Maintenant que cette fièvre spéculative est derrière nous, nous sommes en effet dans une séquence réglementaire qui attire moins la lumière. Pour  ceux, comme nous chez DomRaider, qui ont déjà procédé à levées de fonds en cryptomonnaies, nous sommes dans le temps du développement  des usages. Tandis que le législateur a ouvert, depuis quelques mois, l’étape de la réflexion et de la régulation. Diverses thématiques qui, évidemment, ne soulèvent pas vraiment les foules.

Justement, en tant que précurseur des ICO en France, de quels atouts notre pays dispose-t-il pour devenir une place forte du secteur ?

J’ai moi-même participé à la mission d’information autour des cryptomonnaies menée par Eric Woerth (président de la Commission des Finances de l’Assemblée nationale, ndlr). Et en effet, la France a véritablement sa carte à jouer en la matière. Nous avons une expertise et de vraies compétences sur le sujet. En outre, le législateur et les principales autorités, je pense notamment à l’AMF (Autorité des Marchés Financiers), ont un regard bienveillant et une véritable compréhension de ces sujets afin d’aider le secteur et lui offrir l’opportunité de véritablement compter sur le marché. Autre atout, et non des moindres, l’image de marque de la France qui est excellente vue de l’extérieure.  La dynamique actuelle de notre pays est particulièrement positive en termes d’attractivité, de visibilité, dans le monde de la Tech, grâce à l’influence d’Emmanuel Macron.  La loi PACTE va également accentuer ce mouvement, ce qui permettrait à la France d’être l’un des premiers pays à disposer d’un cadre réglementaire officiel autorisé par l’Autorité des Marchés Financiers. La France serait à l’avant-garde et ferait office de véritable « plaque tournante » dans toute l’Europe.

Et les points à améliorer ?

Nous sommes, peut-être, un peu plus faibles sur la question de la gestion des flux financiers.

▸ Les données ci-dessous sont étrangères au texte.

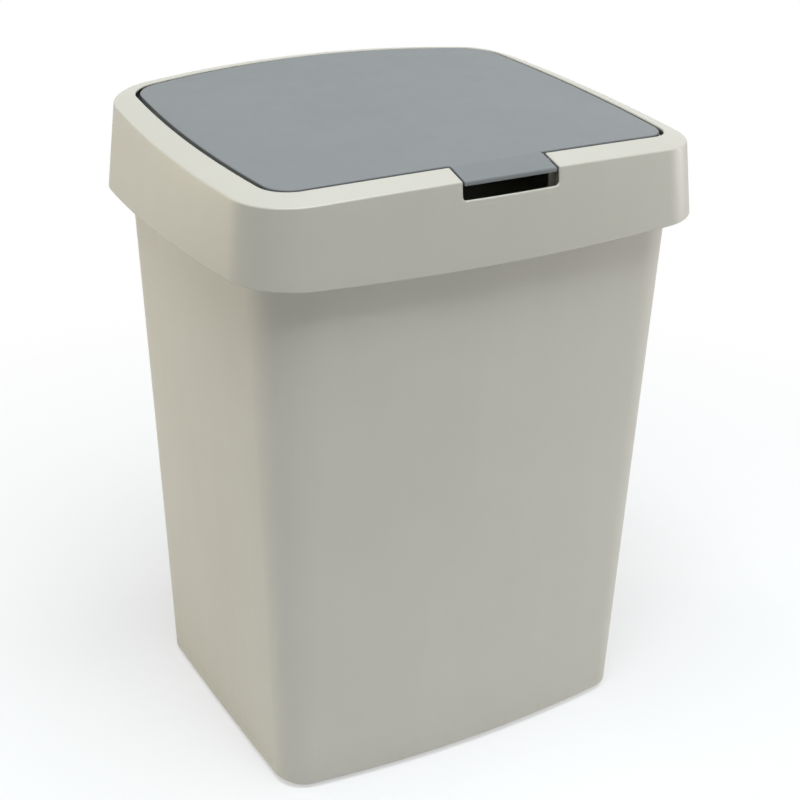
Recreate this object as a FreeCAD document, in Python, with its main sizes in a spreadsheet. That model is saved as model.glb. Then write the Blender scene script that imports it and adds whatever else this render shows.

Certains établissements bancaires, par exemple, sont toujours aussi réfractaires à l’endroit des sociétés désireuses de lancer des ICO. De ce point de vue, il ne faut guère négliger la concurrence  en provenance de Suisse notamment, mais également de Malte qui cherche à se positionner sur la question et  à tirer son épingle du jeu.